Raw records
■ ■ ■

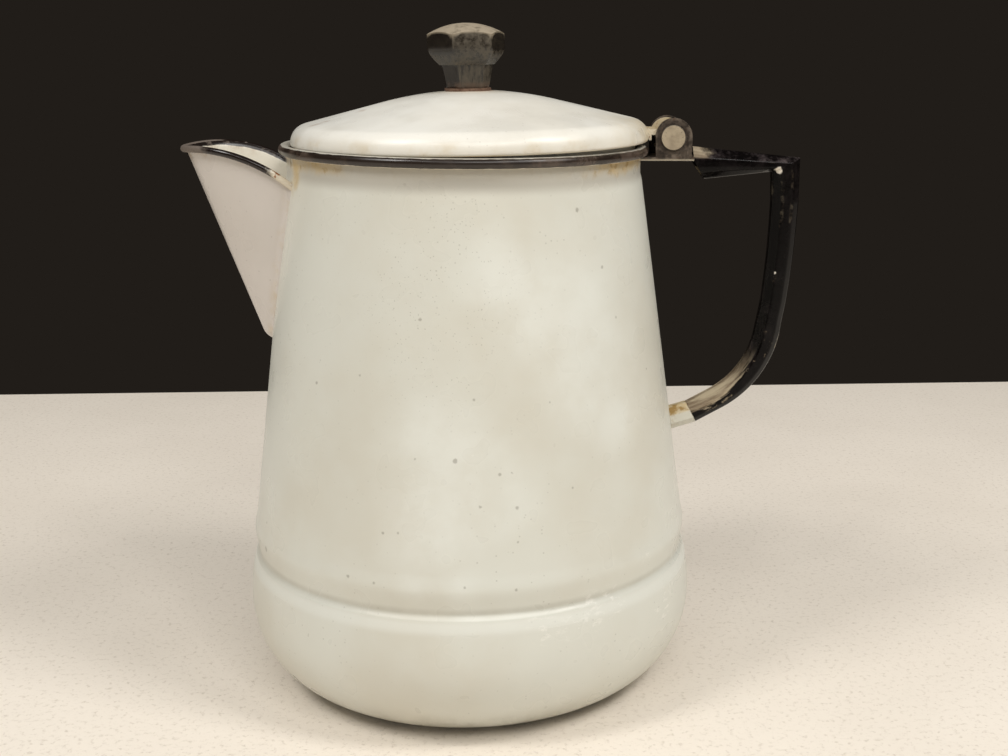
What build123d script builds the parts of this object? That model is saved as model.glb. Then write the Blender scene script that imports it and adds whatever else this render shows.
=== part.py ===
from build123d import *
import os
from math import asin, cos, radians, sin, sqrt

# Enamel coffee pot with a hinged lid, in millimetres, +Z up.
# Origin: centre of the foot, on the table. Handle towards +X, spout towards -X.

# Body
wall = 1.2
foot_radius = 55.0
bowl_radius = 82.5
bowl_height = 31.8
shoulder_radius = 80.2
shoulder_height = 48.6
groove_radius = 78.9
groove_height = 50.8
ridge_radius = 79.85
ridge_height = 58.8
step_roundness = 0.55
flank_roundness = 2.5
swell_roundness = 1.8
cone_foot_radius = 78.75
cone_foot_height = 64.5
cone_top_radius = 61.9
cone_top_height = 183.6
neck_radius = 61.3
neck_foot_height = 186.0
bead_centre_height = 193.45
bead_radius = 1.65
bead_outer_radius = 64.0

# Spout: oval sections that widen upwards, cut along an arc at the lip
spout_centre_x = -60.4
spout_foot_height = 126.8
spout_foot_length = 11.65
spout_foot_half_width = 10.8
spout_foot_round = 3.4
spout_top_height = 197.0
spout_top_length = 36.2
spout_top_half_width = 24.2
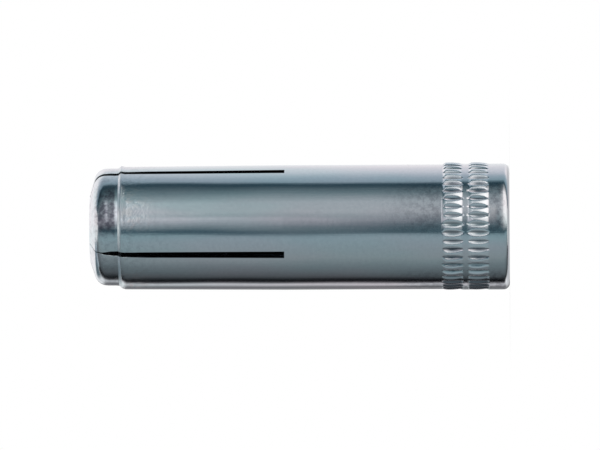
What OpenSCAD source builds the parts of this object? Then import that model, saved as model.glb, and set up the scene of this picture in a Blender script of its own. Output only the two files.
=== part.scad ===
// Drop-in anchor for an M10 bolt, set in a 12 mm drilled hole.
// A slotted steel sleeve with a tapped mouth holds a loose-fitted conical plug.
// The sleeve stands on its mouth: Z = 0 is the flat of the mouth and +Z points
// along the axis to the slotted nose. The slots lie on the X and Y planes.
// All sizes are in millimetres.

/* [Sleeve barrel] */
// Length of the sleeve from mouth to nose
sleeve_len = 40; // [38:0.5:50]
// Outside diameter of the barrel
barrel_d = 11.88; // [11.6:0.02:13]
// How far the mouth end stands out from the barrel, upset by the rolled knurl
mouth_swell = 0.06; // [0.02:0.01:0.12]
// Radius on the outer edge of the mouth
mouth_round = 0.6; // [0.3:0.05:0.8]

/* [Tapped bore] */
// Diameter drilled for the M10 thread
tap_drill_d = 8.5; // [8.4:0.05:8.7]
// Depth of the tapped bore from the mouth
tapped_depth = 14.8; // [12:0.2:15.4]
// Diameter of the countersink at the mouth
countersink_d = 10; // [9.2:0.1:10.4]
// Full angle of the countersink
countersink_angle = 90; // [60:5:120]

/* [Plug chamber] */
// Diameter of the smooth chamber behind the tapped bore
chamber_d = 8.1; // [7.8:0.05:8.2]
// Length of the cone from the tapped bore down to the chamber
chamber_step = 0.5; // [0.3:0.1:1]
// Straight length of the chamber past the widest stretch of the plug
chamber_lead = 3.2; // [1:0.2:5]
// Diameter of the bore where it leaves the nose
nose_bore_d = 6.1; // [5.6:0.1:6.6]
// Chamfer on the edge of that bore
nose_bore_chamfer = 0.15; // [0.05:0.05:0.3]

/* [Nose collar] */
// Length of the turned-down collar, from its shoulder to the nose
collar_len = 3; // [2.4:0.1:4]
// Depth of the collar below the barrel's surface
collar_step = 0.25; // [0.1:0.05:0.4]
// Radius on the barrel's edge at the shoulder
shoulder_round = 0.45; // [0.3:0.05:0.6]
// Radius between the collar and the end face
nose_round = 1.1; // [0.6:0.1:1.4]
// Angle at which the end face falls away from the bore
nose_fall = 13; // [5:1:20]

/* [Slots] */
// Number of slots, and so of expanding leaves
slot_count = 4; // [3:1:6]
// Width of a slot as it is sawn
slot_w = 0.62; // [0.4:0.02:1]
// Length of a slot from the nose
slot_len = 18.55; // [14:0.25:20]
// How far the tip of each leaf is pinched in towards the axis
leaf_pinch = 0.12; // [0:0.02:0.2]

/* [Knurl] */
// Number of grooves round each band
knurl_grooves = 45; // [36:1:50]
// Distance from the mouth to the first band
knurl_start = 2.1; // [1.2:0.1:4]
// Length of a band along the axis
knurl_band_len = 1.85; // [1.2:0.05:2.4]
// Plain length between the two bands
knurl_band_gap = 0.55; // [0.3:0.05:2]
// Height of the crests above the mouth end
knurl_height = 0.14; // [0.08:0.02:0.2]
// Length over which the ends of a crest slope down
knurl_slope = 0.22; // [0.1:0.02:0.4]
// Depth of a groove below the crests, at its middle
knurl_depth = 0.25; // [0.15:0.01:0.3]
// Full angle of a groove
knurl_angle = 80; // [60:5:90]
// Turn of the first groove from the plane of a slot
knurl_turn = 2.6; // [0:0.1:8]

/* [Expander plug] */
// Length of the plug
plug_len = 11; // [9:0.5:13]
// Length of the straight stretch at its wide end
plug_land = 2.4; // [1:0.2:4]
// Diameter of its narrow end
plug_tip_d = 5.7; // [5:0.1:6.2]
// Chamfer on its wide end
plug_back_chamfer = 0.35; // [0.1:0.05:0.6]
// Radius on its narrow end
plug_tip_round = 0.5; // [0.2:0.1:0.8]
// Depth of the centre mark that the forming punch leaves in its wide end
plug_dimple = 0.3; // [0.1:0.05:0.5]
// Clearance round the plug in the chamber
plug_clear = 0.02; // [0.01:0.01:0.06]
// Distance from the chamber's step to the wide end of the plug
plug_setback = 0.9; // [0.2:0.1:2]

/* [Hidden] */

zinc = [0.62, 0.67, 0.70];
plug_steel = [0.50, 0.52, 0.54];

$fn = 96;
// Number of steps in a rounded edge
round_steps = 6;
// Overshoot of a cut past the surface that it opens
over = 0.5;

barrel_r = barrel_d / 2;
mouth_r = barrel_r + mouth_swell;
crest_r = mouth_r + knurl_height;
tap_r = tap_drill_d / 2;
chamber_r = chamber_d / 2;
nose_bore_r = nose_bore_d / 2;
countersink_depth = (countersink_d - tap_drill_d) / 2 / tan(countersink_angle / 2);

first_band = knurl_start;
second_band = first_band + knurl_band_len + knurl_band_gap;

slot_root = sleeve_len - slot_len;
shoulder_z = sleeve_len - collar_len;

chamber_z = tapped_depth + chamber_step;
plug_z = chamber_z + plug_setback;
plug_r = chamber_r - plug_clear;
taper_z = plug_z + plug_land + chamber_lead;

// A leaf bends from the slot's root, so its surface leans in along its length.
function pinch_at(z) = leaf_pinch * max(0, z - slot_root) / slot_len;
function barrel_at(z) = barrel_r - pinch_at(z);
function collar_at(z) = barrel_at(z) - collar_step;

// A slot closes as the leaves on both sides of it are pinched in.
function slot_w_at(z) = slot_w - 2 * pinch_at(z) * sin(180 / slot_count);

// Points on an arc about [r, z], from one angle to the other.
function arc(r, z, radius, from, to) =
    [for (i = [0 : round_steps])
        let (a = from + (to - from) * i / round_steps)
        [r + radius * cos(a), z + radius * sin(a)]];

collar_r = collar_at(sleeve_len - nose_round);
nose_round_z = sleeve_len
    - nose_round * cos(nose_fall)
    - (collar_r - nose_round + nose_round * sin(nose_fall)
        - nose_bore_r - nose_bore_chamfer) * tan(nose_fall);
shoulder_turn = acos(max(0, 1 - collar_step / shoulder_round));
shoulder_round_z = shoulder_z - shoulder_round * sin(shoulder_turn);

// Half-section of the sleeve before it is slotted and knurled
module sleeve_section() {
    polygon(concat(
        [[countersink_d / 2, 0]],
        arc(mouth_r - mouth_round, mouth_round, mouth_round, -90, 0),
        [[mouth_r, second_band + knurl_slope],
         [barrel_r, second_band + knurl_band_len - knurl_slope],
         [barrel_r, slot_root]],
        arc(barrel_at(shoulder_round_z) - shoulder_round, shoulder_round_z,
            shoulder_round, 0, shoulder_turn),
        [[collar_at(shoulder_z), shoulder_z]],
        arc(collar_r - nose_round, nose_round_z, nose_round, 0, 90 - nose_fall),
        [[nose_bore_r + nose_bore_chamfer, sleeve_len],
         [nose_bore_r, sleeve_len - nose_bore_chamfer],
         [chamber_r, taper_z],
         [chamber_r, chamber_z],
         [tap_r, tapped_depth],
         [tap_r, countersink_depth]]
    ));
}

// Raised ring that a band of the knurl is rolled from, at height z. Its upper
// end slopes down to radius top_r.
module knurl_ring(z, top_r) {
    translate([0, 0, z])
        rotate_extrude()
            polygon([
                [barrel_r - over, 0],
                [mouth_r, 0],
                [crest_r, knurl_slope],
                [crest_r, knurl_band_len - knurl_slope],
                [top_r, knurl_band_len],
                [barrel_r - over, knurl_band_len]
            ]);
}

// Wheel with a V edge, which leaves a groove that is deepest at its middle
// and runs out at both ends of the band
module groove_wheel() {
    reach = knurl_depth + over / 2;
    half_w = reach * tan(knurl_angle / 2);
    wheel_r = knurl_band_len * knurl_band_len / 8 / knurl_depth + knurl_depth / 2;
    translate([crest_r - knurl_depth + wheel_r, 0, 0])
        rotate([90, 0, 0])
            rotate_extrude()
                polygon([
                    [0, -half_w],
                    [wheel_r - reach, -half_w],
                    [wheel_r, 0],
                    [wheel_r - reach, half_w],
                    [0, half_w]
                ]);
}

// All the grooves of the band that starts at height z
module knurl_cuts(z) {
    for (i = [0 : knurl_grooves - 1])
        rotate(knurl_turn + i * 360 / knurl_grooves)
            translate([0, 0, z + knurl_band_len / 2])
                groove_wheel();
}

// The slots, cut from the nose down to their square roots
module slot_cuts() {
    top = sleeve_len + over;
    for (i = [0 : slot_count - 1])
        rotate(i * 360 / slot_count)
            translate([nose_bore_r / 2, 0, 0])
                rotate([90, 0, 90])
                    linear_extrude(barrel_r)
                        polygon([
                            [-slot_w / 2, slot_root],
                            [slot_w / 2, slot_root],
                            [slot_w_at(top) / 2, top],
                            [-slot_w_at(top) / 2, top]
                        ]);
}

// One-piece steel sleeve: mouth, knurled barrel, leaves and nose collar
module sleeve() {
    color(zinc)
        difference() {
            difference() {
                union() {
                    rotate_extrude() sleeve_section();
                    knurl_ring(first_band, mouth_r);
                    knurl_ring(second_band, barrel_r);
                }
                knurl_cuts(first_band);
            }
            knurl_cuts(second_band);
            slot_cuts();
        }
}

// Conical plug that spreads the leaves when it is driven towards the nose
module expander_plug() {
    tip_r = plug_tip_d / 2;
    dimple_r = plug_r / 3;
    color(plug_steel)
        translate([0, 0, plug_z])
            rotate_extrude()
                polygon(concat(
                    [[0, plug_dimple],
                     [dimple_r, 0],
                     [plug_r - plug_back_chamfer, 0],
                     [plug_r, plug_back_chamfer],
                     [plug_r, plug_land]],
                    arc(tip_r - plug_tip_round, plug_len - plug_tip_round,
                        plug_tip_round, 0, 90),
                    [[0, plug_len]]
                ));
}

sleeve();
expander_plug();
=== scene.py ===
import math

import bmesh
import bpy
import numpy as np
from mathutils import Matrix, Vector


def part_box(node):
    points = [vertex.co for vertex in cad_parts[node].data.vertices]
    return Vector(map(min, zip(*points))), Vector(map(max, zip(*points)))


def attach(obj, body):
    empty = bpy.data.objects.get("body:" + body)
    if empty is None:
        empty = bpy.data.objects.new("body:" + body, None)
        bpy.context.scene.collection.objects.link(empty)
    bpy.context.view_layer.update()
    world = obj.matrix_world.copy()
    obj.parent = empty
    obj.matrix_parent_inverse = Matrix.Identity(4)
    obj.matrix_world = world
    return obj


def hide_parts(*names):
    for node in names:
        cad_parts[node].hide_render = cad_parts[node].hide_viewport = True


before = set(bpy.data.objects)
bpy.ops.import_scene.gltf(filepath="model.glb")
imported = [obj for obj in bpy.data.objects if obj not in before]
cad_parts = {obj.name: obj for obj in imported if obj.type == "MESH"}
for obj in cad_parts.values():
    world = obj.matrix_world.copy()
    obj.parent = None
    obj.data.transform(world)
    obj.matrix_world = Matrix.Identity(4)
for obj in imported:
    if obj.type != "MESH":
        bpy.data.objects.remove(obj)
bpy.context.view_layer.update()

MM = 0.001
SEED = 7

# Sleeve
SLEEVE_LEN = (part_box("sleeve")[1].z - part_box("sleeve")[0].z) / MM
BARREL_R = 5.94
MOUTH_R = 6.0
MOUTH_ROUND = 0.6
CREST_R = 6.14
MAJOR_R = 5.0
TAP_R = 4.25
TAPPED_DEPTH = 14.8
THREAD_PITCH = 1.5
COUNTERSINK_R = 5.0
CHAMBER_R = 4.05
CHAMBER_Z = 15.3
TAPER_Z = 21.8
NOSE_BORE_R = 3.05
NOSE_BORE_CHAMFER = 0.15
COLLAR_LEN = 2.92
COLLAR_STEP = 0.25
COLLAR_OFFSET = 0.11
SHOULDER_ROUND = 0.25
SHOULDER_FALL = math.radians(44)
SHOULDER_FOOT = 0.15
ROOT_RISE = 0.02
ROOT_LEN = 0.33
NOSE_ROUND = 1.2
NOSE_FALL = math.radians(17)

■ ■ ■

Work to do:
In the material above, locate the line containing "and nose collar" and the line containing "before = set(bpy.data.objects)". Transcribe exactly those two lines and every line between them, and nothing more.

Exercise response:
// One-piece steel sleeve: mouth, knurled barrel, leaves and nose collar
module sleeve() {
    color(zinc)
        difference() {
            difference() {
                union() {
                    rotate_extrude() sleeve_section();
                    knurl_ring(first_band, mouth_r);
                    knurl_ring(second_band, barrel_r);
                }
                knurl_cuts(first_band);
            }
            knurl_cuts(second_band);
            slot_cuts();
        }
}

// Conical plug that spreads the leaves when it is driven towards the nose
module expander_plug() {
    tip_r = plug_tip_d / 2;
    dimple_r = plug_r / 3;
    color(plug_steel)
        translate([0, 0, plug_z])
            rotate_extrude()
                polygon(concat(
                    [[0, plug_dimple],
                     [dimple_r, 0],
                     [plug_r - plug_back_chamfer, 0],
                     [plug_r, plug_back_chamfer],
                     [plug_r, plug_land]],
                    arc(tip_r - plug_tip_round, plug_len - plug_tip_round,
                        plug_tip_round, 0, 90),
                    [[0, plug_len]]
                ));
}

sleeve();
expander_plug();
=== scene.py ===
import math

import bmesh
import bpy
import numpy as np
from mathutils import Matrix, Vector


def part_box(node):
    points = [vertex.co for vertex in cad_parts[node].data.vertices]
    return Vector(map(min, zip(*points))), Vector(map(max, zip(*points)))


def attach(obj, body):
    empty = bpy.data.objects.get("body:" + body)
    if empty is None:
        empty = bpy.data.objects.new("body:" + body, None)
        bpy.context.scene.collection.objects.link(empty)
    bpy.context.view_layer.update()
    world = obj.matrix_world.copy()
    obj.parent = empty
    obj.matrix_parent_inverse = Matrix.Identity(4)
    obj.matrix_world = world
    return obj


def hide_parts(*names):
    for node in names:
        cad_parts[node].hide_render = cad_parts[node].hide_viewport = True


before = set(bpy.data.objects)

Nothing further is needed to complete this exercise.